Anyway. If there truly is something sublime about this person, then to be rejected by her (even if it is only for a work of fiction) feels more personal. It will hurt!

Of course such a reaction is not rational. They say develop a thick skin, or you’ll never succeed. After all, it is not actually me that is being rejected. But a lot of it comes down to these two questions: How much is your work is representative of who you are? And: How important are the preferences of the person that can hold the key to you success – and potentially happiness?

These questions are difficult to answer and can maybe be explored in a future post. But suffice to say, even when you thought you’ve avoided autobiography, it somehow creeps in under the radar. The work is never a thing in isolation.

So, I hope I will not be left that one difficult dilemma. I hope another agent will accept my submission. Otherwise I may end up plumbing the depths of that vast murky ocean of self publishing, and never be discovered. Okay, that negative view is a grim exaggeration for effect. Personally when looking for a book online, traditional or self-pubbed is not something i even notice. To stretch a metaphor, maybe that murky ocean is finally clearing to reveal its treasures.

Revised version of a previous post.

My author website: http://www.adriankyte.com/

Reflections on Rejections

Surely it’s the time most writers dread: those weeks (and sometimes months) waiting for a reply from an agent. After analyzing the odds, the percentage of submissions rejected, I defy any writer not to be worried. Or to not feel despondent when the rejection does come.
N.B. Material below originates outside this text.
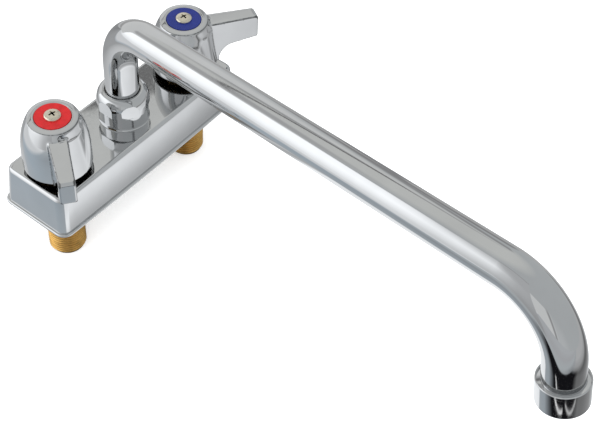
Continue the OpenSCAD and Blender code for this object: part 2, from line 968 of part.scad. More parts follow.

Personally I’d reject most of what I see, not just from debut authors but a lot of professional writers. But then I’d make a bad literary agent: too quick to judge, not being open to something that seems unconnected with my life on any easily accessible level. In particular, science fiction (which, actually, I mostly read) can seem forbidding initially. And, perhaps like most readers, I also rely too much on reviews and reputation. The challenge these days is finding something new and special among the sheer welter of books.
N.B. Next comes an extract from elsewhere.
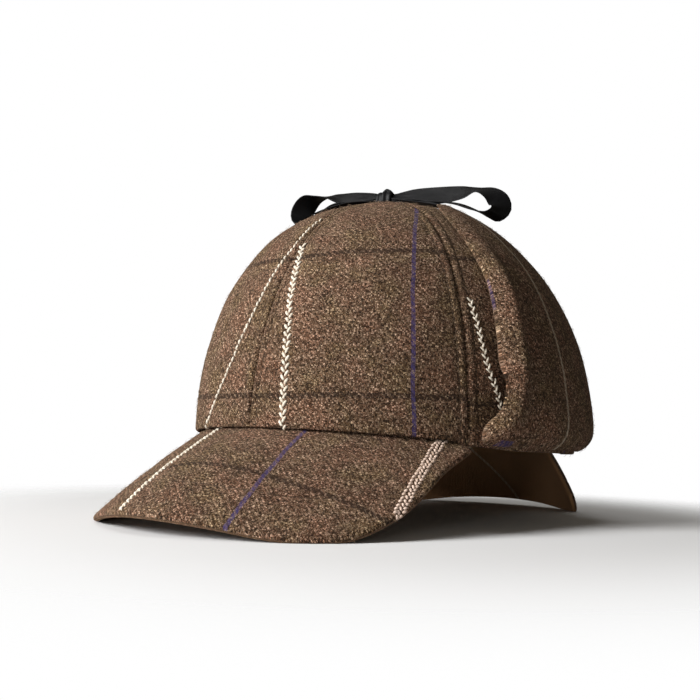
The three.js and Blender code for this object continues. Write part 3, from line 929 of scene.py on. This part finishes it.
def contour_path(surface, distance):
    """The line on a peak at an even distance from its outer edge."""
    points, from_edge, normals = surface["outer"], surface["from_edge"], facing_out(surface)
    found, facing = [], []
    for column in range(points.shape[1]):
        d = from_edge[:, column]
        if d[0] < distance + 1:
            continue
        found.append(rows_at(distance, d[::-1], points[::-1, column]))
        facing.append(rows_at(distance, d[::-1], normals[::-1, column]))
    return np.array(found), np.array(facing)


# plain is how far a peak's underside is covered with the lighter plain brown, painted light under the peak
PEAK_LOOKS = {
    "front_peak": {
        "spec": FRONT_PEAK, "seed": 51, "stitch_row": 20.0, "turned": 9.5, "turned_under": 0, "plain": 0.25,
        "blues": [25.4, -75.0], "creams": [], "wefts": [-34.5, 60.0],
        "chains": [(-22.0, SLIM_CHAIN, 2), (76.0, BROAD_CHAIN, 3)],
    },
    "back_peak": {
        "spec": BACK_PEAK, "seed": 52, "stitch_row": 9.0, "turned": 0, "turned_under": -32, "plain": 0.95,
        "blues": [26.0], "creams": [UNDERSIDE + 4.6], "wefts": [],
        "chains": [(-24.0, SLIM_CHAIN, 2)],
    },
}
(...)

Now that my own work is out there to be assessed by those who are still thought of as the gatekeepers to the literary world, I’m wondering if what i’ve submitted is going to be judged so hurriedly. It would be interesting to know the exact process of each agent: how much is determined by that first page, chapter or synopsis – where I feel I’ve already failed (see Synopsis Hell).

After my last book Time Over had been rejected a few times, I did some rewriting then self published. How tempting it is these days to just give up on the traditional route. Because rejections are troubling if not painful; you read into each word, wondering what s/he truly felt behind the polite or diplomatic language. Well, I guess I have more of that to look forward to in the near future.